→ **OBJECTIVE**: Quote every line as given.
════════
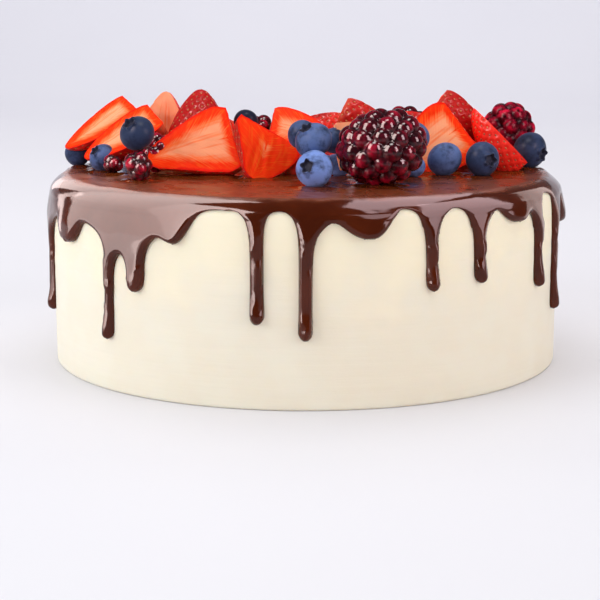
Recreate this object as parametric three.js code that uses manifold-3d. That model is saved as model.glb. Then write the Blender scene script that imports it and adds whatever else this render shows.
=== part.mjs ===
// A drip cake: a round cake in white buttercream, a dark chocolate glaze that runs down its side in
// drips, and a heap of strawberry pieces, blueberries and brambles on top.
// Millimetres, +Z up, origin at the centre of the base. An angle round the cake is counted in degrees
// from the front, -Y, towards the right, +X.
import * as THREE from "three";
import { ConvexGeometry } from "three/addons/geometries/ConvexGeometry.js";
import { mergeVertices } from "three/addons/utils/BufferGeometryUtils.js";
import Module from "manifold-3d";

const wasm = await Module();
wasm.setup();

// The cake in its buttercream.
const CAKE_RADIUS = 106;
const CAKE_HEIGHT = 75;
const CAKE_CORNER = 4;
const CAKE_FOOT = 1;
const CAKE_SIDES = 64;

// The glaze: a sheet on top, a skirt over the rim, and the drips.
const GLAZE_TOP = 78;
const GLAZE_INNER_CORNER = 3;
const GLAZE_FLAT_RADIUS = 97;
const GLAZE_RIM_RADIUS = 103.5;
const GLAZE_BULGE_RADIUS = 108.4;
const GLAZE_BULGE_HEIGHT = 62;
const GLAZE_SHOULDER = 72.5;
const SHOULDER_SHARE = 0.4;
const GLAZE_LIP = 1.3;
const DRIP_THICKNESS = 2.7;
const DRIP_ROOT_DEPTH = 15;
const DRIP_CLEARANCE = 0.4;
const BLUNT_WIDTH = 7;
const NARROWEST_COLUMN = 1.2;
const WIDEST_COLUMN = 6;
const GAP = 0.3;

// The drips and the blunt tongues, from the left side round the front, the right side and the back:
// angle, height of the lowest point, width.
const DRIPS = [
  [-80, 23.5, 5.2],
  [-60.1, 55.4, 13],
  [-44.6, 20.9, 5.4],
  [-36.9, 41, 6.8],
  [-27, 60.6, 9],
  [-9.75, 32.4, 5.3],
  [-0.1, 26.6, 5.2],
  [12, 63.7, 14],
  [25.4, 42.6, 5.3],
  [37.2, 44.2, 5.6],
  [48.8, 65.2, 9],
  [58.2, 37.6, 5.4],
  [70.2, 24.9, 5],
  [86, 57, 10],
  [98, 36, 5.2],
  [108, 59, 12],
  [119, 27, 5.4],
  [129, 46, 5],
  [139, 61, 11],
  [149, 33, 5.4],
  [161, 24, 5.2],
  [171, 52, 5.6],
  [182, 38, 5],
  [193, 63, 13],
  [203, 29, 5.4],
  [213, 47, 5],
  [224, 22, 5.6],
  [234, 60, 12],
  [244, 36, 5.2],
  [255, 50, 5.4],
  [267, 30, 5],
];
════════
→ **TASK ANSWER**:
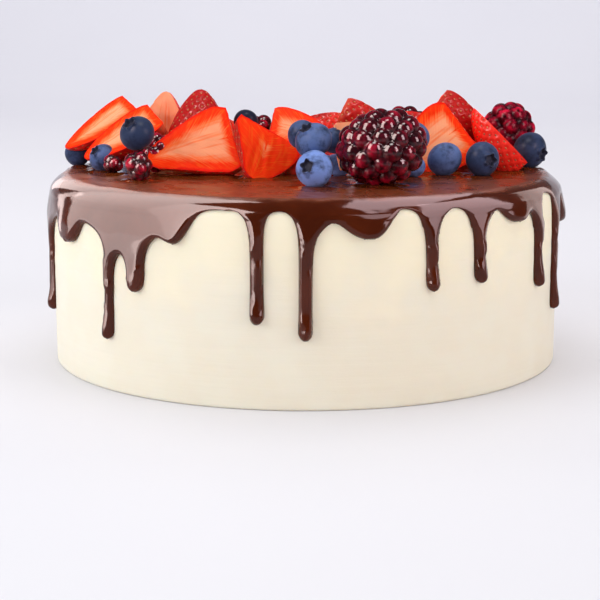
Recreate this object as parametric three.js code that uses manifold-3d. That model is saved as model.glb. Then write the Blender scene script that imports it and adds whatever else this render shows.
=== part.mjs ===
// A drip cake: a round cake in white buttercream, a dark chocolate glaze that runs down its side in
// drips, and a heap of strawberry pieces, blueberries and brambles on top.
// Millimetres, +Z up, origin at the centre of the base. An angle round the cake is counted in degrees
// from the front, -Y, towards the right, +X.
import * as THREE from "three";
import { ConvexGeometry } from "three/addons/geometries/ConvexGeometry.js";
import { mergeVertices } from "three/addons/utils/BufferGeometryUtils.js";
import Module from "manifold-3d";

const wasm = await Module();
wasm.setup();

// The cake in its buttercream.
const CAKE_RADIUS = 106;
const CAKE_HEIGHT = 75;
const CAKE_CORNER = 4;
const CAKE_FOOT = 1;
const CAKE_SIDES = 64;

// The glaze: a sheet on top, a skirt over the rim, and the drips.
const GLAZE_TOP = 78;
const GLAZE_INNER_CORNER = 3;
const GLAZE_FLAT_RADIUS = 97;
const GLAZE_RIM_RADIUS = 103.5;
const GLAZE_BULGE_RADIUS = 108.4;
const GLAZE_BULGE_HEIGHT = 62;
const GLAZE_SHOULDER = 72.5;
const SHOULDER_SHARE = 0.4;
const GLAZE_LIP = 1.3;
const DRIP_THICKNESS = 2.7;
const DRIP_ROOT_DEPTH = 15;
const DRIP_CLEARANCE = 0.4;
const BLUNT_WIDTH = 7;
const NARROWEST_COLUMN = 1.2;
const WIDEST_COLUMN = 6;
const GAP = 0.3;

// The drips and the blunt tongues, from the left side round the front, the right side and the back:
// angle, height of the lowest point, width.
const DRIPS = [
  [-80, 23.5, 5.2],
  [-60.1, 55.4, 13],
  [-44.6, 20.9, 5.4],
  [-36.9, 41, 6.8],
  [-27, 60.6, 9],
  [-9.75, 32.4, 5.3],
  [-0.1, 26.6, 5.2],
  [12, 63.7, 14],
  [25.4, 42.6, 5.3],
  [37.2, 44.2, 5.6],
  [48.8, 65.2, 9],
  [58.2, 37.6, 5.4],
  [70.2, 24.9, 5],
  [86, 57, 10],
  [98, 36, 5.2],
  [108, 59, 12],
  [119, 27, 5.4],
  [129, 46, 5],
  [139, 61, 11],
  [149, 33, 5.4],
  [161, 24, 5.2],
  [171, 52, 5.6],
  [182, 38, 5],
  [193, 63, 13],
  [203, 29, 5.4],
  [213, 47, 5],
  [224, 22, 5.6],
  [234, 60, 12],
  [244, 36, 5.2],
  [255, 50, 5.4],
  [267, 30, 5],
];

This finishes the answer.